La régulation privée existe depuis longtemps, elle est relancée avec la mondialisation
La régulation privée existe depuis longtemps
Elle s’est imposée sous l’effet de deux facteurs : l’organisation dans les zones de non-droit et la mise en place des règles professionnelles.
L’organisation dans les zones de non-droit
Depuis des temps immémoriaux, la société a fait appel à des règles privées pour s’organiser : avant l’institution de l’État ou dans les zones de non-droit, c’est ainsi que l’on pouvait assurer la sécurité de chacun. Comme le rappelle Michel Serres7, la forêt de Sherwood était une zone de non-droit, où Robin – un robin est celui qui porte la robe du juge – a installé, avec ses compagnons, ses propres règles. Face à l’occupant, qui édicte les règles étatiques, il y a des résistants qui leur opposent des règles privées tout autant légitimes. Ainsi durant la Seconde Guerre mondiale, dans le maquis limousin, Georges Guingoin, chef local des Francs tireurs et partisans (FTP), apposait ses propres arrêtés fixant le prix du pain sur les portes des boulangeries de la Haute-Vienne. Sans aller aussi loin, dans les zones internationales non soumises à la souveraineté des États on fait encore aujourd’hui appel à la régulation privée pour y encadrer le commerce international ou la navigation hors des eaux territoriales.

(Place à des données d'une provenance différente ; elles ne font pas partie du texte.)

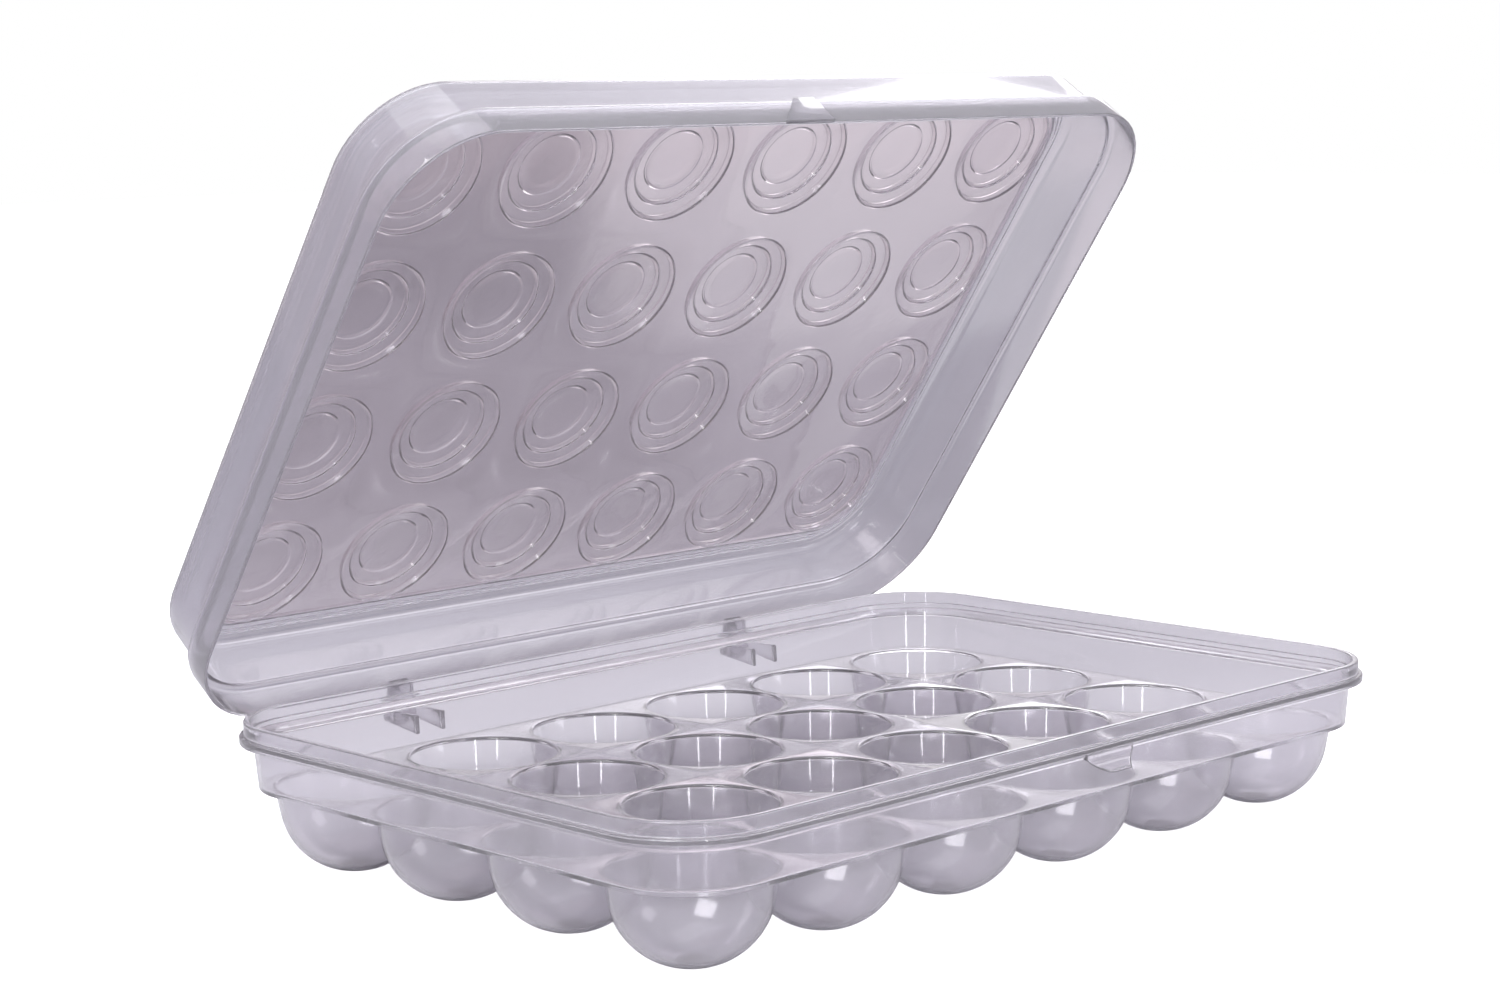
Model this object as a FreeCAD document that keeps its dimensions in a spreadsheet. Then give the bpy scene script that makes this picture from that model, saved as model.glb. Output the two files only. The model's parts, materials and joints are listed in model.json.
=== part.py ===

Interview paru dans le quotidien Les Échos du 24 août 2009.
La mise en place des règles professionnelles
Deux systèmes très différents de régulation professionnelle ont par exemple été bâtis au XIXe siècle :
– les professions libérales : soucieuses de définir leur déontologie, elles ont compté sur elles-mêmes pour garantir à leurs clients des prestations fondées sur certaines valeurs. Pendant longtemps, leur expertise, combinée à leur professionnalisme, leur donnait la légitimité suffisante pour fixer leurs règles de conduite dans les situations complexes que peut connaître leur activité. Seuls des médecins pouvaient, dès la plus haute Antiquité, écrire et garantir le serment d’Hippocrate. Les professions « libérales », car dignes d’exercer librement (médecins, avocats, notaires, etc.), ont pu ainsi édifier des ordres professionnels pour organiser leur activité autour de règles déontologiques fortes. Cette autonomie est apparue tellement légitime que l’interdiction des corporations imposée par la Révolution a été levée au XIXe siècle afin d’autoriser les professions libérales à s’organiser en ordres professionnels. La régulation professionnelle ainsi édifiée disposait de tels pouvoirs, notamment dans les sanctions disciplinaires, que le législateur a dû prévoir une procédure d’appel devant le juge administratif. Aujourd’hui mis en cause par Bruxelles au nom du respect de la concurrence comme par l’opinion après l’affaire Enron, les ordres professionnels doivent réduire les risques corporatistes de leurs organisations, tout en garantissant à leurs clients une éthique professionnelle encore plus affirmée.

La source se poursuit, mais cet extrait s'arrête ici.